Sunday, September 12

Nightmare

Whenever I'm having difficulty dealing with something, my body internally deals with it by giving me nightmares. They fall under these three categories:
1. Nonsense that's either very vivid or terrifying
2. Someone is after me and I can't run way fast enough
3. The Viking and/or the boys

Last night, I dreamed about The Viking again. We were in a parking lot pretending to ignore each other. Little Honda was parked right beside his car and as I was backing out, I scraped Little Honda up against his vehicle. Crap, now I have to talk to him. So I jumped out of the car and said I was sorry. He actually wasn't mad (a true hint that this was a dream). One thing led to another and we started talking, but there was still that touchable wall of awkwardness. I don't remember anything that was said just the overwhelming feeling or discomfort.
No, this isn't nearly as frightening as my dreams usually are. But to see him again, to think I was that close to him again (because when you dream, some times you don't realize you're dreaming) was a nightmare within itself.
We haven't spoken to each other since early May, and he still has so much power over me... in my head, anyway. The novel I'm writing based on and exaggerated about The Viking's and my history is nearly finished.
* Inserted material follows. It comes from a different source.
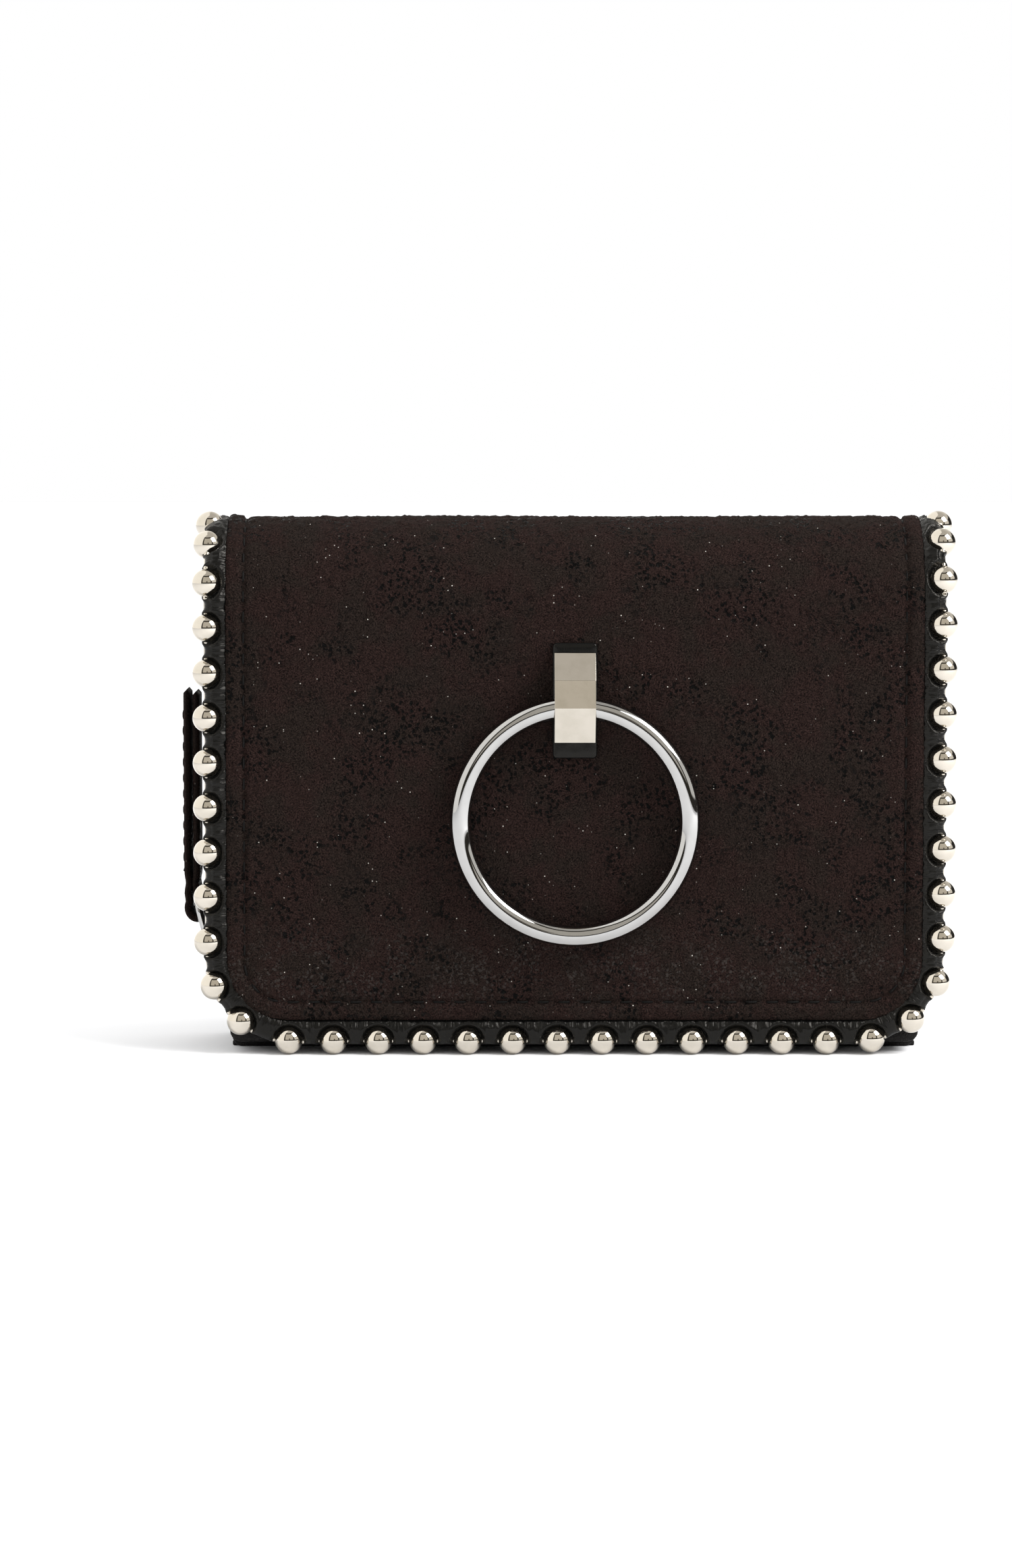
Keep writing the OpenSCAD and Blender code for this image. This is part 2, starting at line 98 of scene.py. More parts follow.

I'm at page 289, and I hope to be done by the end of September... which is quickly creeping up on me! I'm banking a lot on that this book will actually become published, actually become readable and take off in readership. My future depends on that it won't be like my blog... read by my family and professors, haha! I'm so proud of this story, and that I lived to tell about it. I can't for you all to read it! Maybe with its completion and its conclusion the nightmares will finally go away and I can rest in peace. ......That is a poor choice of words! That seems to hint at something else.... Ahem! ....And I can sleep at ease!